Arrêts maladie et congés payés : les patrons s’inquiètent



Vendredi 12 Septembre 2025


Par un arrêt rendu le 10 septembre 2025, la Cour de cassation a modifié en profondeur la réglementation applicable aux congés payés. Désormais, un salarié en arrêt maladie pendant ses vacances pourra récupérer ultérieurement ses jours de congé non pris. Cette décision vise à aligner le droit français sur le droit européen qui avait donné ce droit en 2012 et auquel la loi française ne se conformait pas encore.



Congés payés et arrêts maladie : ce que change la décision de la Cour de cassation

Jusqu’ici, la jurisprudence française considérait que l’employeur avait rempli son obligation dès lors que les congés étaient accordés, même si le salarié tombait malade. Cette position, adoptée depuis un arrêt de 1996, a été renversée. Désormais, « le salarié qui tombe malade pendant ses congés payés a notifié à son employeur cet arrêt, il a le droit de les voir reportés », relaye Service Public.

La décision découle directement de la directive européenne 2003/88/CE et de la jurisprudence de la Cour de justice de l’Union européenne. L’idée centrale est que le congé annuel payé représente un droit au repos effectif, qui ne peut être remplacé par une période d’arrêt maladie. Concrètement, les entreprises devront donc reprogrammer des congés non utilisés, ce qui introduit un changement majeur dans la gestion des absences.

Les inquiétudes exprimées par les organisations patronales

Les organisations patronales ont réagi immédiatement.
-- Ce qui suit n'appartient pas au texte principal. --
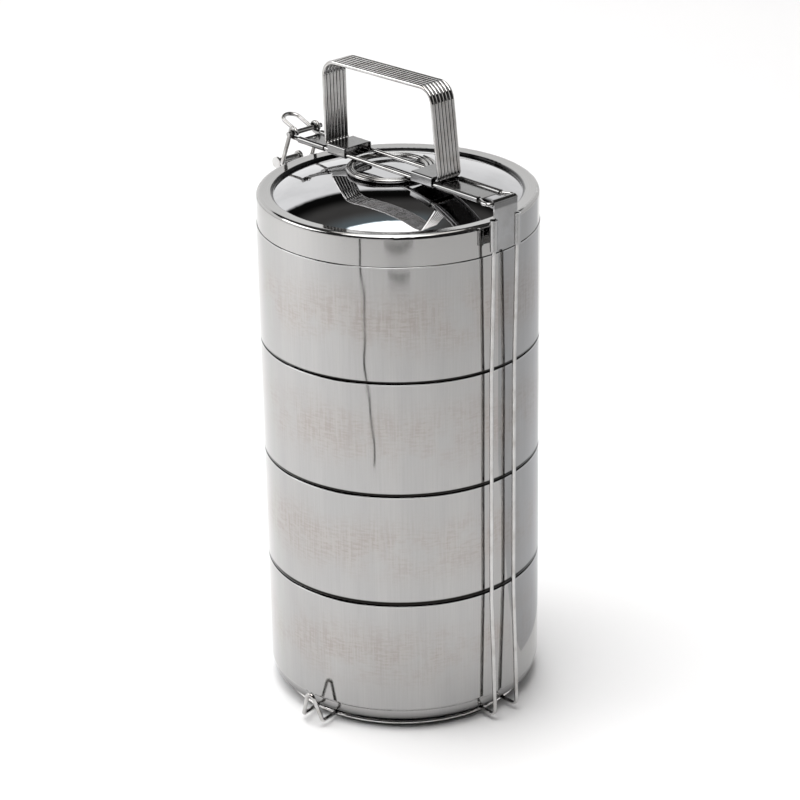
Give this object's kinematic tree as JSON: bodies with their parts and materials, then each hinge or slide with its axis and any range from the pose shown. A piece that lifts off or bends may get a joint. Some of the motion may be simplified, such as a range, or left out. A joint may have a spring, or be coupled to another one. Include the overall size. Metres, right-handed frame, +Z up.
{
  "type": "tiffin carrier",
  "caption": "Round stacked steel lunch carrier: nesting bowls and a lid held in a wire frame, with a hinged bridge, a wire handle, a pressing coil and a latch bail.",
  "frame": {"origin": "middle of the overall footprint, on the ground; the stack's own axis stands 4.6 mm from it towards +X, because the latch reaches further out than the hinge", "axes": "+Z up along the stack, +X towards the bridge's hinge, -X towards the latch, +Y across the wire frame's middle plane"},
  "size_m": [0.1627, 0.158, 0.326],
  "materials": {
    "bowl_steel": "near-mirror stainless steel with a faint upright grain",
    "lid_steel": "mirror-polished stainless steel",
    "wire_steel": "bright drawn stainless wire",
    "plate_steel": "smooth satin stainless sheet"
  },
  "bodies": {
    "frame": {"base_ring": "wire_steel", "side_wire_near": "wire_steel", "side_wire_far": "wire_steel", "guard_near": "wire_steel", "guard_far": "wire_steel", "hinge_plate": "plate_steel", "latch_plate": "plate_steel", "catch_pin": "wire_steel"},
    "bridge": {"bridge_wire": "wire_steel", "arm_plate_hinge": "plate_steel", "arm_plate_latch": "plate_steel", "sleeve_hinge": "plate_steel", "sleeve_latch": "plate_steel", "lid_coil": "wire_steel", "handle_wire_1": "wire_steel", "handle_wire_2": "wire_steel", "handle_wire_3": "wire_steel", "handle_wire_4": "wire_steel", "handle_wire_5": "wire_steel", "handle_wire_6": "wire_steel", "handle_wire_7": "wire_steel"},
    "latch": {"latch_pivot_pin": "wire_steel", "latch_bail": "wire_steel", "finger_loop": "wire_steel"},
    "lid": {"lid": "lid_steel"},
    "tier_1": {"bowl_1": "bowl_steel"},
    "tier_2": {"bowl_2": "bowl_steel"},
    "tier_3": {"bowl_3": "bowl_steel"},
    "tier_4": {"bowl_4": "bowl_steel"}
  },
  "joints": [
    {"name": "bridge_lift", "type": "hinge", "parent": "frame", "child": "bridge", "pos_m": [0.0778, 0, 0.2784], "axis": [0, 1, 0], "range_deg": [0, 215]},
    {"name": "latch_swing", "type": "hinge", "parent": "bridge", "child": "latch", "pos_m": [-0.0646, 0, 0.2808], "axis": [0, 1, 0], "range_deg": [0, 100]},
    {"name": "lid_lift", "type": "slide", "parent": "frame", "child": "lid", "axis": [0, 0, 1], "range_m": [0, 0.053]},
    {"name": "bowl_1_lift", "type": "slide", "parent": "frame", "child": "tier_1", "axis": [0, 0, 1], "range_m": [0, 0.0108]},
    {"name": "bowl_2_lift", "type": "slide", "parent": "frame", "child": "tier_2", "axis": [0, 0, 1], "range_m": [0, 0.0213]},
    {"name": "bowl_3_lift", "type": "slide", "parent": "frame", "child": "tier_3", "axis": [0, 0, 1], "range_m": [0, 0.0318]},
    {"name": "bowl_4_lift", "type": "slide", "parent": "frame", "child": "tier_4", "axis": [0, 0, 1], "range_m": [0, 0.0423]}
  ],
  "couplings": [
    {"joint": "lid_lift", "follows": "bridge_lift", "m_per_rad": 0.014},
    {"joint": "bowl_1_lift", "follows": "bridge_lift", "m_per_rad": 0.0028},
    {"joint": "bowl_2_lift", "follows": "bridge_lift", "m_per_rad": 0.0056},
    {"joint": "bowl_3_lift", "follows": "bridge_lift", "m_per_rad": 0.0084},
    {"joint": "bowl_4_lift", "follows": "bridge_lift", "m_per_rad": 0.0112}
  ]
}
Patrick Martin, président du Medef, évoque un « signal préoccupant pour notre compétitivité et la lutte contre les arrêts de travail abusifs » selon TF1. Selon lui, cette décision risque d’accroître la durée totale des absences indemnisées et de compliquer la maîtrise des coûts de main-d’œuvre.

La CPME est encore plus ferme. Elle a qualifié cette évolution d’« ubuesque », souligne BFMTV, en expliquant le risque d’injustice entre salariés présents et absents. Pour les petites et moyennes entreprises, la possibilité de voir s’accumuler des jours reportés peut constituer une contrainte insurmontable. Certaines fédérations professionnelles craignent également que la rétroactivité des demandes ouvre la voie à des réclamations massives et imprévisibles, ce qui fragiliserait la trésorerie des entreprises.

Les implications pratiques pour les entreprises

Cette décision aura des effets tangibles sur la gestion quotidienne des ressources humaines. Les dirigeants et responsables RH devront anticiper plusieurs conséquences.

Un salarié qui tombe malade pendant ses congés peut désormais revenir avec un droit à des jours supplémentaires. Cela oblige les managers à revoir les plannings, parfois en urgence, pour concilier continuité de service et respect des droits individuels.

Le report des congés génère un coût direct : les jours supplémentaires devront être financés, soit en maintien de salaire, soit en indemnisation lors du départ du salarié. Pour une PME de 20 salariés, quelques cas par an peuvent représenter plusieurs milliers d’euros.

L’arrêt doit être notifié à l’employeur pendant les vacances. Cela implique de mettre en place des procédures claires pour recueillir les certificats médicaux, vérifier leur validité et enregistrer les jours à reporter. Les systèmes de gestion du temps (logiciels RH) devront être adaptés afin de distinguer les congés posés mais annulés pour cause de maladie. Sans traçabilité, le risque de litige prud’homal augmente.